* **GOAL**
Repeat everything from the line holding "foot_z = build_bundle(side, values, frame, finishes)" to the line holding "obj.matrix_parent_inverse = Matrix.Identity(4)", inclusive, exactly. Leave out the rest.

——————

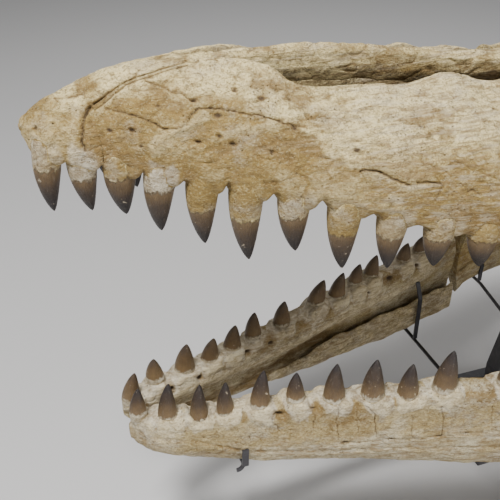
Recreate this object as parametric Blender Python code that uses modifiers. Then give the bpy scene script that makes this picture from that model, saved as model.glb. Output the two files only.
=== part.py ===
"""Fossil mosasaur skull with open jaws on a steel museum stand.

Metres, +Z up. The snout points to -X and the animal's left side is at -Y.
The origin is on the floor, below the middle of the whole mount.
Inside this file a point is given by its distance behind the first lower
tooth (x), its side (y) and its height above the front of the lower tooth
line (z); place() turns that into the model's own frame.
"""
import math

import bmesh
import bpy
from mathutils import Matrix, Vector

# Driving dimensions
MID_X = 0.588            # distance from the first lower tooth to the middle of the mount
TOOTH_LINE_RISE = 0.310  # height of the lower tooth line's front above the floor
SEAM = 0.0004            # gap between neighbouring pieces
GAPE_SLOPE = 0.240       # fall of the upper tooth line for each metre towards the back
LOWER_SLOPE = 0.068      # rise of the lower tooth line for each metre towards the back
UPPER_FRONT_Z = 0.382    # height of the upper tooth line over the first lower tooth
ROOF_GAP = 0.0022        # wider gap where two curved faces lie against each other
SNOUT_X = -0.088         # tip of the snout
SUTURE_X = -0.0140       # premaxilla and maxilla part here at the tooth margin
BAR_END_X = 0.505        # back end of the bar between the nostrils
BAR_DEEP = 0.036
MAXILLA_END_X = 0.680
DENTARY_START_X = -0.010
DENTARY_END_X = 0.606
REAR_JAW_X = 0.616
JAW_JOINT_X = 1.075
PLATE_THICK = 0.010
POST_X = 0.587           # front face of the front post
POST_DEEP = 0.030
POST_TAPER = 0.024       # how far the post's front face falls back above the jaws
FOOT_INNER_Y = 0.120     # the two feet of the base, either side of the middle
FOOT_OUTER_Y = 0.200
FOOT_START_X = 0.300
FOOT_END_X = 1.120
REAR_POST_X = 0.960
ARM_TOP_Z = -0.1215      # top of the long arm that carries the jaw rods
ROD_RADIUS = 0.003
ROD_TOE = 0.013          # length of the front rod's ends that turn forward
CLIP_THICK = 0.0028
PALATE_BAR_DEEP = 0.012
TOOTH_SIDES = 8
ARTICULAR_X = 1.0405     # front end of the bone that carries the jaw joint
JAW_END_X = 1.262
SPLENIAL_X = 0.220
HOOK_X = 0.133           # the four cross rods, from the front
CLIP_X = 0.519
STRAP_X = 0.690
TAIL_ROD_X = 0.920
CROSS_WIDE = 0.080       # flat bars of the base that join the feet
TUBE_HALF = 0.015        # half the width of the posts
BEAM_HALF = 0.012
BEAM_DEEP = 0.008
PALATE_BAR_HALF = 0.010
REAR_POST_TOP_Z = 0.208
EDGE_BEVEL = 0.001

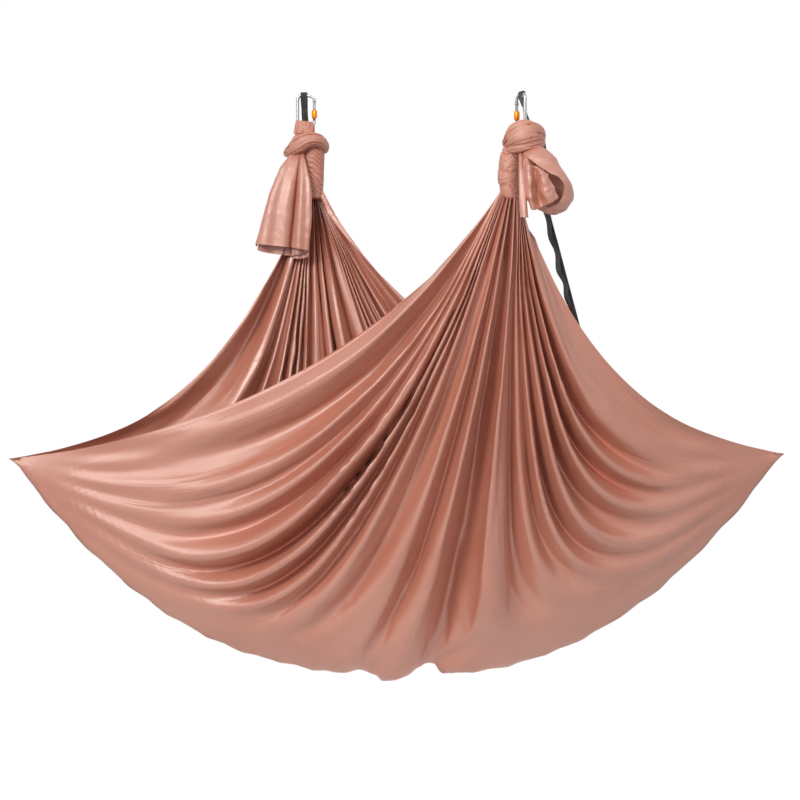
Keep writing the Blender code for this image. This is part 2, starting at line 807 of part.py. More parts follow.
def middle_row(u):
    """Where along the cut length the middle line lies: the knots are tied a little askew."""
    return 0.44 + 0.16 * u


def fan(side, u, s, neck):
    """Half of the sheet without folds: from its neck, s = 0, down to the middle line, s = 1."""
    angle = SIDES[side]["outward"] * (np.pi / 2 + SHEET_RING_SPAN * (0.5 - u))
    ring = SHEET_RING_RADIUS * np.stack([np.cos(angle), np.sin(angle), 0 * angle], -1)
    point = (np.array(neck) + ring) * (1 - s)[..., None] + low_edge(u) * s[..., None]
    left, right = 1 - eased(u / EDGE_REACH), 1 - eased((1 - u) / EDGE_REACH)
    sag_left, sag_right = SIDES[side]["edge_sag"]
    bow = left[..., None] * edge_bow(neck, TIP_LEFT, sag_left)
    bow = bow + right[..., None] * edge_bow(neck, TIP_RIGHT, sag_right)
    point += (4 * s * (1 - s))[..., None] * bow
    fullness = 0.6 + 0.4 * np.maximum(left, right)
    point[..., 1] = neck.y * (1 - s**POUCH_SWELL) ** fullness + ring[..., 1] * (1 - s)
    return point


def knot_share(near, u, v):
    """How far down from its own knot a point of the cut lies: 1 on the middle line."""
    middle = middle_row(u)
    return np.clip(np.where(near, (1 - v) / (1 - middle), v / middle), 0, 1)


def bare_sheet(near, u, v, necks):
    s = knot_share(near, u, v)
    return np.where(near[..., None], fan("near", u, s, necks["near"]), fan("far", u, s, necks["far"]))


def fold_line(near, u, v):
    """Numbers the pull lines, which leave the knots side by side and run in to the two tips."""
    s = knot_share(near, u, v)
    middle = middle_row(u)
    down = (1 - s) * np.where(near, 1 - middle, middle) * CUT_LONG + TIP_SPREAD

    def swing(x):
        reach = x * CUT_WIDE
        return (reach / (reach + down)) / (CUT_WIDE / (CUT_WIDE + down))

    rest = 0.5 - TIP_SHARE
    low = TIP_SHARE * (swing(u) + 1 - swing(1 - u)) + rest * u + rest * eased((u - 0.26) / 0.34)
    return u + (low - u) * s**1.5


def uneven(count):
    """Moves each fold a little off its even place."""
    wide = 0.017 * np.sin(2 * np.pi * (2.3 * count + 0.3))
    return count + wide + 0.008 * np.sin(2 * np.pi * (5.7 * count + 0.1))


def slopes(of, near, u, v, step=2e-3):
    """How fast a value changes per metre across and along the cut, on the point's own half."""
    ua, ub = np.clip(u - step, 0, 1), np.clip(u + step, 0, 1)
    va = np.where(near, np.minimum(v, 1 - step), np.maximum(v - step, 0))
    across = of(near, ub, v) - of(near, ua, v)
    along = of(near, u, va + step) - of(near, u, va)
    wide, long = (ub - ua) * CUT_WIDE * CUT_GIVE, step * CUT_LONG
    return (across / wide[..., None], along / long) if across.ndim > 2 else (across / wide, along / long)


def unit(vectors):
    return vectors / np.maximum(np.linalg.norm(vectors, axis=-1, keepdims=True), 1e-9)


def fold_grid():
    """Columns that follow the pull lines, four to a fold, and rows from the far knot to the near."""
    rows = np.arange(HALF_ROWS + 1) / HALF_ROWS
    rows = ROW_CROWDING * (1 - np.cos(np.pi * rows)) / 2 + (1 - ROW_CROWDING) * rows
    shares = np.concatenate([rows, rows[-2::-1]])
    places = np.linspace(0, 1, 401)
    lines = np.arange(FOLDS * FOLD_COLUMNS + 1) / (FOLDS * FOLD_COLUMNS)
    across, along, half = [], [], []
    for k, share in enumerate(shares):
        near = np.full(places.shape, k > HALF_ROWS)
        middle = middle_row(places)
        numbers = uneven(fold_line(near, places, np.where(near, 1 - share * (1 - middle), share * middle)))
        numbers = (numbers - numbers[0]) / (numbers[-1] - numbers[0])
        u = np.interp(lines, numbers, places)
        middle = middle_row(u)
        across.append(u)
        along.append(np.where(k > HALF_ROWS, 1 - share * (1 - middle), share * middle))
        half.append(np.full(u.shape, k > HALF_ROWS))
    return np.array(half), np.array(across), np.array(along)


def sheet_points(necks):
    """The sheet with its main folds, each as deep as the spare cloth between two pull lines allows."""
    near, u, v = fold_grid()
    s = knot_share(near, u, v)
    point = bare_sheet(near, u, v, necks)
    by_x, by_y = slopes(lambda *at: bare_sheet(*at, necks), near, u, v)
    line_x, line_y = slopes(fold_line, near, u, v)
    steep = np.sqrt(line_x**2 + line_y**2)
    taken = np.linalg.norm(by_x * (line_x / steep)[..., None] + by_y * (line_y / steep)[..., None], axis=-1)
    normal = unit(np.cross(by_x, by_y))
    normal[1:-1] = unit(normal[:-2] + 2 * normal[1:-1] + normal[2:])
    apart = 1 / (FOLDS * steep)
    deep = 0.25 * apart * np.sqrt(np.clip(1 - np.clip(taken, 0, 1) ** 2, 0.002, 1))
    room = (taken * apart) ** 2 / (4 * np.pi**2 * FOLD_BEND)
    deep = np.clip(np.minimum(deep, room), FOLD_DEEP_LEAST, FOLD_DEEP_MOST)
    deep *= 1 + 0.32 * np.sin(2 * np.pi * (3.7 * fold_line(near, u, v) + 0.2)) * eased(s * 4)
    deep *= 1 - 0.35 * eased((s - 0.7) / 0.3)
    wave = np.cos(2 * np.pi * np.arange(u.shape[1]) / FOLD_COLUMNS)
    return point + normal * (deep * wave)[..., None]


def build_sheet(necks, finishes):
    points = sheet_points(necks)
    for row, side in ((0, "far"), (-1, "near")):
        points[row, :, 2] = necks[side].z - SEAT_GAP - RIM_TILT
    bm = bmesh.new()
    grid = [[bm.verts.new(point) for point in row] for row in points]
    for a, b in zip(grid, grid[1:]):
        for k in range(len(a) - 1):
            bm.faces.new((a[k], a[k + 1], b[k + 1], b[k]))
    mesh = mesh_from("hammock_sheet", bm)
    sheet = place("hammock_sheet", mesh, finishes["fabric"])
    wall = sheet.modifiers.new("thickness", "SOLIDIFY")
    wall.thickness = SHEET_THICK
    wall.offset = 0.0
    wall.use_even_offset = False
    return sheet


def main():
    for piece in list(bpy.data.objects):
        bpy.data.objects.remove(piece)
    finishes = {
        "steel": finish("polished_steel", (0.62, 0.63, 0.64), 0.22, 1.0),
        "orange": finish("orange_anodised", (0.80, 0.22, 0.02), 0.35, 0.6),
        "webbing": finish("black_webbing", (0.02, 0.022, 0.024), 0.75),
        "thread": finish("grey_thread", (0.10, 0.11, 0.11), 0.8),
        "fabric": finish("rose_nylon_tricot", (0.57, 0.25, 0.18), 0.42),
    }
    knot_lows, necks = {}, {}
    for side, values in SIDES.items():
        frame = build_carabiner(side, values, finishes)
        build_daisy_chain(side, values, finishes)
        foot_z = build_bundle(side, values, frame, finishes)
        knot_lows[side] = build_knot(side, values, foot_z - SEAT_GAP, finishes)
        necks[side] = build_neck(side, values, knot_lows[side] - SEAT_GAP, finishes)
    build_tails(knot_lows, finishes)
    build_sheet(necks, finishes)


main()
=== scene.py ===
"""Aerial yoga hammock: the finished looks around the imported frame.

Metres, +Z up, +X from the left tip to the right tip, +Y away from the viewer.
"""

import math

import bmesh
import bpy
import numpy as np
from mathutils import Matrix, Vector, noise


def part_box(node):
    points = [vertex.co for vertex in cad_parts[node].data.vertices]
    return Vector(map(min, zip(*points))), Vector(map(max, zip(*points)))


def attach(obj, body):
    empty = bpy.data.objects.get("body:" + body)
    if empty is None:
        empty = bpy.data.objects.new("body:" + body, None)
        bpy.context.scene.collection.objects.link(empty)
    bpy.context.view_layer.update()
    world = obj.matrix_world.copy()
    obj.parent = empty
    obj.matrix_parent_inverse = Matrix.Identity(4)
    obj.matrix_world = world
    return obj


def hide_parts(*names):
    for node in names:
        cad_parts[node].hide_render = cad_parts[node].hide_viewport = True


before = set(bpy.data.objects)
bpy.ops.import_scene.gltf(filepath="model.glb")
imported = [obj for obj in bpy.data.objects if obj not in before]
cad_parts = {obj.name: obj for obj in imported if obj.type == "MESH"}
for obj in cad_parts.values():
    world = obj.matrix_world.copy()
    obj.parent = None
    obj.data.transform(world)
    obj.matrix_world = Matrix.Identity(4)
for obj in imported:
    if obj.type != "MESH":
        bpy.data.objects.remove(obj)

for leftover in ("Cube", "Light", "Camera"):
    if leftover in bpy.data.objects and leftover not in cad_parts:
        bpy.data.objects.remove(bpy.data.objects[leftover])

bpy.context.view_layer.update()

# Kinds of shader socket, for the shared effects
VECTOR = "NodeSocketVector"
NUMBER = "NodeSocketFloat"

# The viewer: a level camera, 9 m away
EYE = Vector((-0.029, -9.0, -0.890))
PIXEL = 0.00295
PICTURE = 800
FILM = 36.0

# The far half hangs behind the middle plane and the near half before it
SIDE_WAY = {"far": 1, "near": -1}

# Carabiners: their middle, how they are turned, and their bar
CENTRE = {"far": Vector((-0.3155, 0.300, -0.0105)), "near": Vector((0.3160, -0.300, -0.0680))}
TURN = {"far": math.radians(-8), "near": math.radians(115)}
BAR_RADIUS = 0.005
BAR_TOP = 0.0512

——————

* **RESULT OF THE TASK**
        foot_z = build_bundle(side, values, frame, finishes)
        knot_lows[side] = build_knot(side, values, foot_z - SEAT_GAP, finishes)
        necks[side] = build_neck(side, values, knot_lows[side] - SEAT_GAP, finishes)
    build_tails(knot_lows, finishes)
    build_sheet(necks, finishes)


main()
=== scene.py ===
"""Aerial yoga hammock: the finished looks around the imported frame.

Metres, +Z up, +X from the left tip to the right tip, +Y away from the viewer.
"""

import math

import bmesh
import bpy
import numpy as np
from mathutils import Matrix, Vector, noise


def part_box(node):
    points = [vertex.co for vertex in cad_parts[node].data.vertices]
    return Vector(map(min, zip(*points))), Vector(map(max, zip(*points)))


def attach(obj, body):
    empty = bpy.data.objects.get("body:" + body)
    if empty is None:
        empty = bpy.data.objects.new("body:" + body, None)
        bpy.context.scene.collection.objects.link(empty)
    bpy.context.view_layer.update()
    world = obj.matrix_world.copy()
    obj.parent = empty
    obj.matrix_parent_inverse = Matrix.Identity(4)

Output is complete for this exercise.